DIRECTIONS: Exact repetition is required: output every record in full.

MATERIALS PROVIDED:
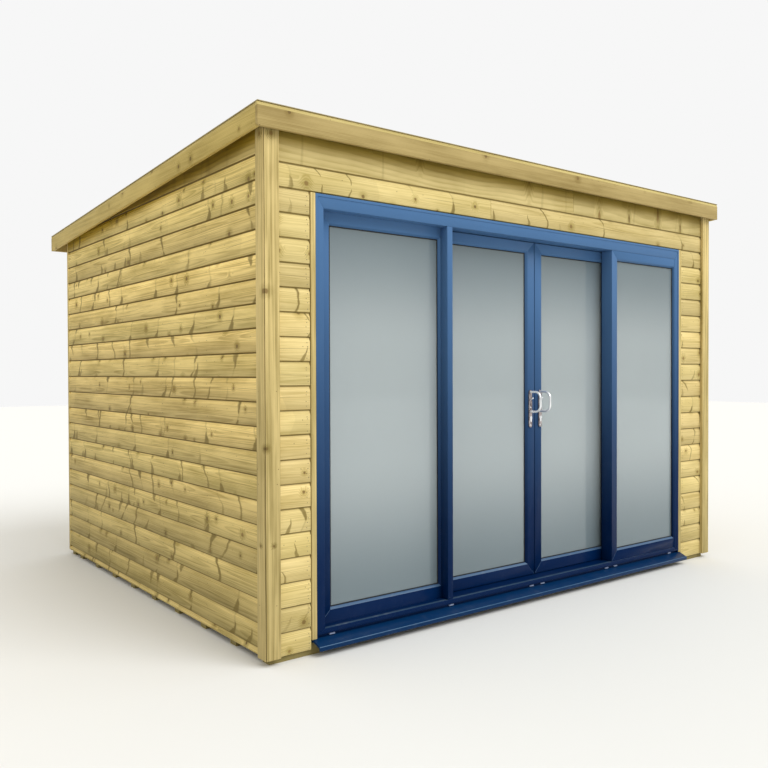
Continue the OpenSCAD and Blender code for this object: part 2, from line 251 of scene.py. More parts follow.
class Finish:
    """A material being mixed. Each method lays one node and returns its output."""

    def __init__(self, name):
        self.material = bpy.data.materials.new(name)
        self.material.use_nodes = True
        self.nodes = self.material.node_tree.nodes
        self.links = self.material.node_tree.links
        self.shader = self.nodes["Principled BSDF"]

    def feed(self, socket, value):
        """Links an output to a socket, or sets the socket to a plain value."""
        if isinstance(value, bpy.types.NodeSocket):
            self.links.new(value, socket)
        else:
            socket.default_value = value

    def node(self, kind, inputs=None, **settings):
        """Lays a shader node with these inputs and settings."""
        laid = self.nodes.new("ShaderNode" + kind)
        for key, value in settings.items():
            setattr(laid, key, value)
        for key, value in (inputs or {}).items():
            self.feed(laid.inputs[key], value)
        return laid

    def sum(self, how, a, b=0.0):
        """One sum on one or two values."""
        return self.node("Math", {0: a, 1: b}, operation=how).outputs[0]

    def plus(self, a, b):
        return self.sum("ADD", a, b)

    def minus(self, a, b):
        return self.sum("SUBTRACT", a, b)

    def times(self, a, b):
        return self.sum("MULTIPLY", a, b)

    def over(self, a, b):
        return self.sum("DIVIDE", a, b)

    def away(self, a, b):
        """How far apart two values are."""
        return self.sum("ABSOLUTE", self.minus(a, b))

    def swing(self, value, amount, middle=0.5):
        """How far a value is above or below its middle, times an amount."""
        return self.times(self.minus(value, middle), amount)

    def soft(self, value, start, end, low=0.0, high=1.0):
        """A soft step: low at start, high at end."""
        return self.node("MapRange", {"Value": value, "From Min": start, "From Max": end,
                                      "To Min": low, "To Max": high},
                         interpolation_type="SMOOTHSTEP").outputs[0]

    def point(self, x, y, z):
        return self.node("CombineXYZ", {0: x, 1: y, 2: z}).outputs[0]

    def noise(self, at, scale=1.0, detail=2.0, rough=0.5):
        return self.node("TexNoise", {"Vector": at, "Scale": scale, "Detail": detail,
                                      "Roughness": rough}).outputs[0]

    def cells(self, at, scale=1.0, **settings):
        """Scattered cells: the distance to each one's middle, and three random values of its own."""
        key = "W" if settings["voronoi_dimensions"] == "1D" else "Vector"
        laid = self.node("TexVoronoi", {key: at, "Scale": scale}, **settings)
        return laid.outputs["Distance"], self.parts(laid.outputs["Color"])

    def parts(self, colour):
        """A colour's three values."""
        return self.node("SeparateColor", {0: colour}).outputs

    def blend(self, amount, a, b, how="MIX"):
        return self.node("Mix", {0: amount, 6: a, 7: b}, data_type="RGBA",
                         blend_type=how).outputs[2]

    def place(self):
        """The piece's own coordinates, split in three."""
        return self.node("SeparateXYZ", {0: self.node("TexCoord").outputs["Object"]}).outputs

    def surface(self, colour=None, rough=None, bump=None, bump_strength=0.3, depth=0.001, **fixed):
        """Sets the shader's own sockets by name, links the rest, and returns the material."""
        for key, value in fixed.items():
            self.shader.inputs[key.replace("_", " ")].default_value = value
        if colour is not None:
            self.feed(self.shader.inputs["Base Color"], colour)
        if rough is not None:
            self.feed(self.shader.inputs["Roughness"], rough)
        if bump is not None:
            raised = self.node("Bump", {"Height": bump, "Strength": bump_strength,
                                        "Distance": depth})
            self.links.new(raised.outputs[0], self.shader.inputs["Normal"])
        return self.material


# ------------------------------ pine

TREATMENT_GREEN = (0.34, 0.35, 0.11, 1)
KNOT_DARK = (0.13, 0.075, 0.017, 1)
KNOT_PALE = (0.26, 0.16, 0.045, 1)
BRANCH_BROWN = (0.17, 0.118, 0.020, 1)
CRACK_BROWN = (0.12, 0.08, 0.02, 1)
PIN_BROWN = (0.10, 0.06, 0.016, 1)
GAP_SHADE_BROWN = (0.13, 0.085, 0.010, 1)
EAVES_SHADE_OLIVE = (0.56, 0.47, 0.07, 1)
RING_W = 0.0046
KNOT_CELLS = 5.2
PIN_CELLS = 12.0

# Where a point lies in its board: u along the grain, v up the board, w into it, row the board's
# number plus v, far a stretch of noise of the board's own, and girth the way round the board
Grain = namedtuple("Grain", "u v w row board far girth")


def find_grain(f, along, seed, x, y, z):
    """Reads the boards' own map for shiplap, and the piece's coordinates for other timber."""
    if along == "board":
        u, row, _ = f.node("SeparateXYZ", {0: f.node("UVMap", uv_map="grain").outputs[0]}).outputs
        board = f.sum("FLOOR", row)
        v, w = f.minus(row, board), 0.0
    else:
        u, v, w = {"X": (x, z, y), "Y": (y, z, x), "Z": (z, x, y)}[along]
        board, row = seed, f.plus(v, seed)
    return Grain(u, v, w, row, board, f.times(board, 3.7), f.plus(row, w))


def round_knots(f, g, plenty):
    """Round knots. Returns the knots, the grain that bends round them, and each one's darkness."""
    near, (width, there, darkness) = f.cells(f.point(f.plus(g.u, g.far), g.girth, 0.0), KNOT_CELLS,
                                             voronoi_dimensions="2D")
    ragged = f.swing(f.noise(f.point(g.u, g.row, g.w), 90.0, 2.0), 0.006)
    ratio = f.over(f.plus(f.over(near, KNOT_CELLS), ragged), f.plus(f.times(width, 0.007), 0.0055))
    here = f.soft(there, 0.62 - 0.2 * plenty, 0.64 - 0.2 * plenty)
    return (f.times(f.soft(ratio, 1.3, 0.65), here), f.times(f.soft(ratio, 4.2, 0.9), here),
            darkness)


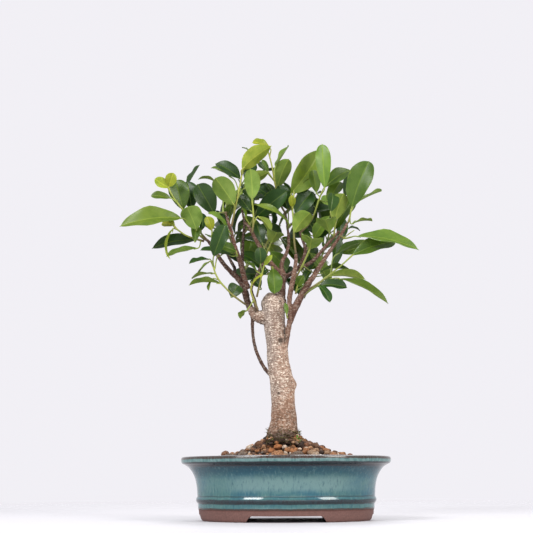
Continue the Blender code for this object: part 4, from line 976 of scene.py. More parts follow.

RESULT FOR THIS TASK:
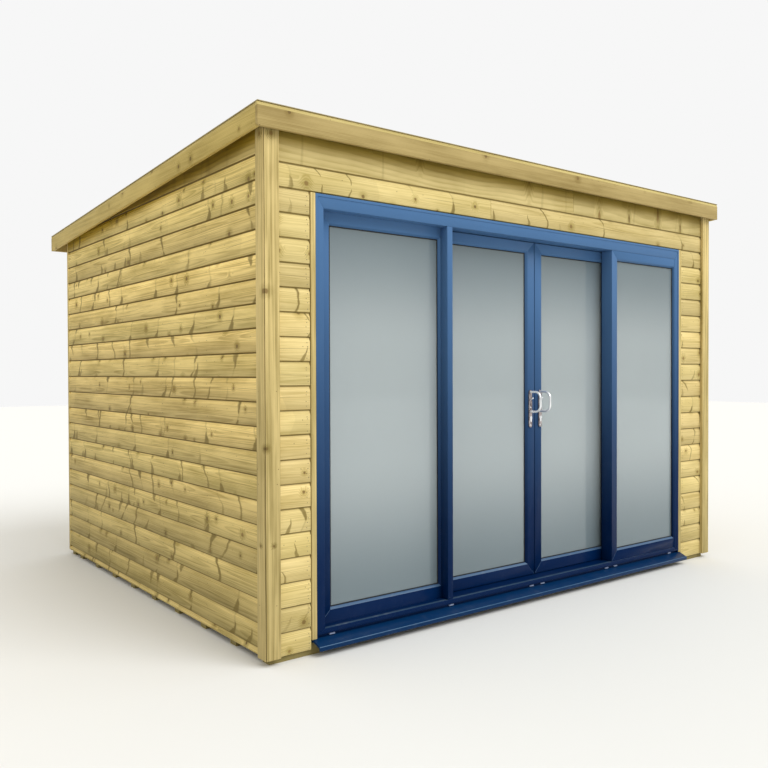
Continue the OpenSCAD and Blender code for this object: part 2, from line 251 of scene.py. More parts follow.
class Finish:
    """A material being mixed. Each method lays one node and returns its output."""

    def __init__(self, name):
        self.material = bpy.data.materials.new(name)
        self.material.use_nodes = True
        self.nodes = self.material.node_tree.nodes
        self.links = self.material.node_tree.links
        self.shader = self.nodes["Principled BSDF"]

    def feed(self, socket, value):
        """Links an output to a socket, or sets the socket to a plain value."""
        if isinstance(value, bpy.types.NodeSocket):
            self.links.new(value, socket)
        else:
            socket.default_value = value

    def node(self, kind, inputs=None, **settings):
        """Lays a shader node with these inputs and settings."""
        laid = self.nodes.new("ShaderNode" + kind)
        for key, value in settings.items():
            setattr(laid, key, value)
        for key, value in (inputs or {}).items():
            self.feed(laid.inputs[key], value)
        return laid

    def sum(self, how, a, b=0.0):
        """One sum on one or two values."""
        return self.node("Math", {0: a, 1: b}, operation=how).outputs[0]

    def plus(self, a, b):
        return self.sum("ADD", a, b)

    def minus(self, a, b):
        return self.sum("SUBTRACT", a, b)

    def times(self, a, b):
        return self.sum("MULTIPLY", a, b)

    def over(self, a, b):
        return self.sum("DIVIDE", a, b)

    def away(self, a, b):
        """How far apart two values are."""
        return self.sum("ABSOLUTE", self.minus(a, b))

    def swing(self, value, amount, middle=0.5):
        """How far a value is above or below its middle, times an amount."""
        return self.times(self.minus(value, middle), amount)

    def soft(self, value, start, end, low=0.0, high=1.0):
        """A soft step: low at start, high at end."""
        return self.node("MapRange", {"Value": value, "From Min": start, "From Max": end,
                                      "To Min": low, "To Max": high},
                         interpolation_type="SMOOTHSTEP").outputs[0]

    def point(self, x, y, z):
        return self.node("CombineXYZ", {0: x, 1: y, 2: z}).outputs[0]

    def noise(self, at, scale=1.0, detail=2.0, rough=0.5):
        return self.node("TexNoise", {"Vector": at, "Scale": scale, "Detail": detail,
                                      "Roughness": rough}).outputs[0]

    def cells(self, at, scale=1.0, **settings):
        """Scattered cells: the distance to each one's middle, and three random values of its own."""
        key = "W" if settings["voronoi_dimensions"] == "1D" else "Vector"
        laid = self.node("TexVoronoi", {key: at, "Scale": scale}, **settings)
        return laid.outputs["Distance"], self.parts(laid.outputs["Color"])

    def parts(self, colour):
        """A colour's three values."""
        return self.node("SeparateColor", {0: colour}).outputs

    def blend(self, amount, a, b, how="MIX"):
        return self.node("Mix", {0: amount, 6: a, 7: b}, data_type="RGBA",
                         blend_type=how).outputs[2]

    def place(self):
        """The piece's own coordinates, split in three."""
        return self.node("SeparateXYZ", {0: self.node("TexCoord").outputs["Object"]}).outputs

    def surface(self, colour=None, rough=None, bump=None, bump_strength=0.3, depth=0.001, **fixed):
        """Sets the shader's own sockets by name, links the rest, and returns the material."""
        for key, value in fixed.items():
            self.shader.inputs[key.replace("_", " ")].default_value = value
        if colour is not None:
            self.feed(self.shader.inputs["Base Color"], colour)
        if rough is not None:
            self.feed(self.shader.inputs["Roughness"], rough)
        if bump is not None:
            raised = self.node("Bump", {"Height": bump, "Strength": bump_strength,
                                        "Distance": depth})
            self.links.new(raised.outputs[0], self.shader.inputs["Normal"])
        return self.material


# ------------------------------ pine

TREATMENT_GREEN = (0.34, 0.35, 0.11, 1)
KNOT_DARK = (0.13, 0.075, 0.017, 1)
KNOT_PALE = (0.26, 0.16, 0.045, 1)
BRANCH_BROWN = (0.17, 0.118, 0.020, 1)
CRACK_BROWN = (0.12, 0.08, 0.02, 1)
PIN_BROWN = (0.10, 0.06, 0.016, 1)
GAP_SHADE_BROWN = (0.13, 0.085, 0.010, 1)
EAVES_SHADE_OLIVE = (0.56, 0.47, 0.07, 1)
RING_W = 0.0046
KNOT_CELLS = 5.2
PIN_CELLS = 12.0

# Where a point lies in its board: u along the grain, v up the board, w into it, row the board's
# number plus v, far a stretch of noise of the board's own, and girth the way round the board
Grain = namedtuple("Grain", "u v w row board far girth")


def find_grain(f, along, seed, x, y, z):
    """Reads the boards' own map for shiplap, and the piece's coordinates for other timber."""
    if along == "board":
        u, row, _ = f.node("SeparateXYZ", {0: f.node("UVMap", uv_map="grain").outputs[0]}).outputs
        board = f.sum("FLOOR", row)
        v, w = f.minus(row, board), 0.0
    else:
        u, v, w = {"X": (x, z, y), "Y": (y, z, x), "Z": (z, x, y)}[along]
        board, row = seed, f.plus(v, seed)
    return Grain(u, v, w, row, board, f.times(board, 3.7), f.plus(row, w))


def round_knots(f, g, plenty):
    """Round knots. Returns the knots, the grain that bends round them, and each one's darkness."""
    near, (width, there, darkness) = f.cells(f.point(f.plus(g.u, g.far), g.girth, 0.0), KNOT_CELLS,
                                             voronoi_dimensions="2D")
    ragged = f.swing(f.noise(f.point(g.u, g.row, g.w), 90.0, 2.0), 0.006)
    ratio = f.over(f.plus(f.over(near, KNOT_CELLS), ragged), f.plus(f.times(width, 0.007), 0.0055))
    here = f.soft(there, 0.62 - 0.2 * plenty, 0.64 - 0.2 * plenty)
    return (f.times(f.soft(ratio, 1.3, 0.65), here), f.times(f.soft(ratio, 4.2, 0.9), here),
            darkness)


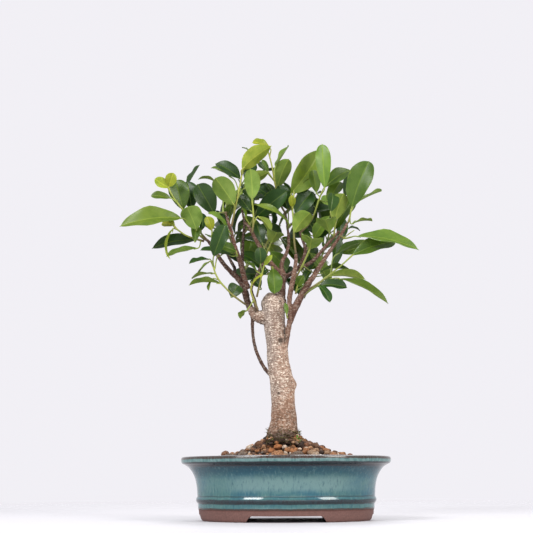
Continue the Blender code for this object: part 4, from line 976 of scene.py. More parts follow.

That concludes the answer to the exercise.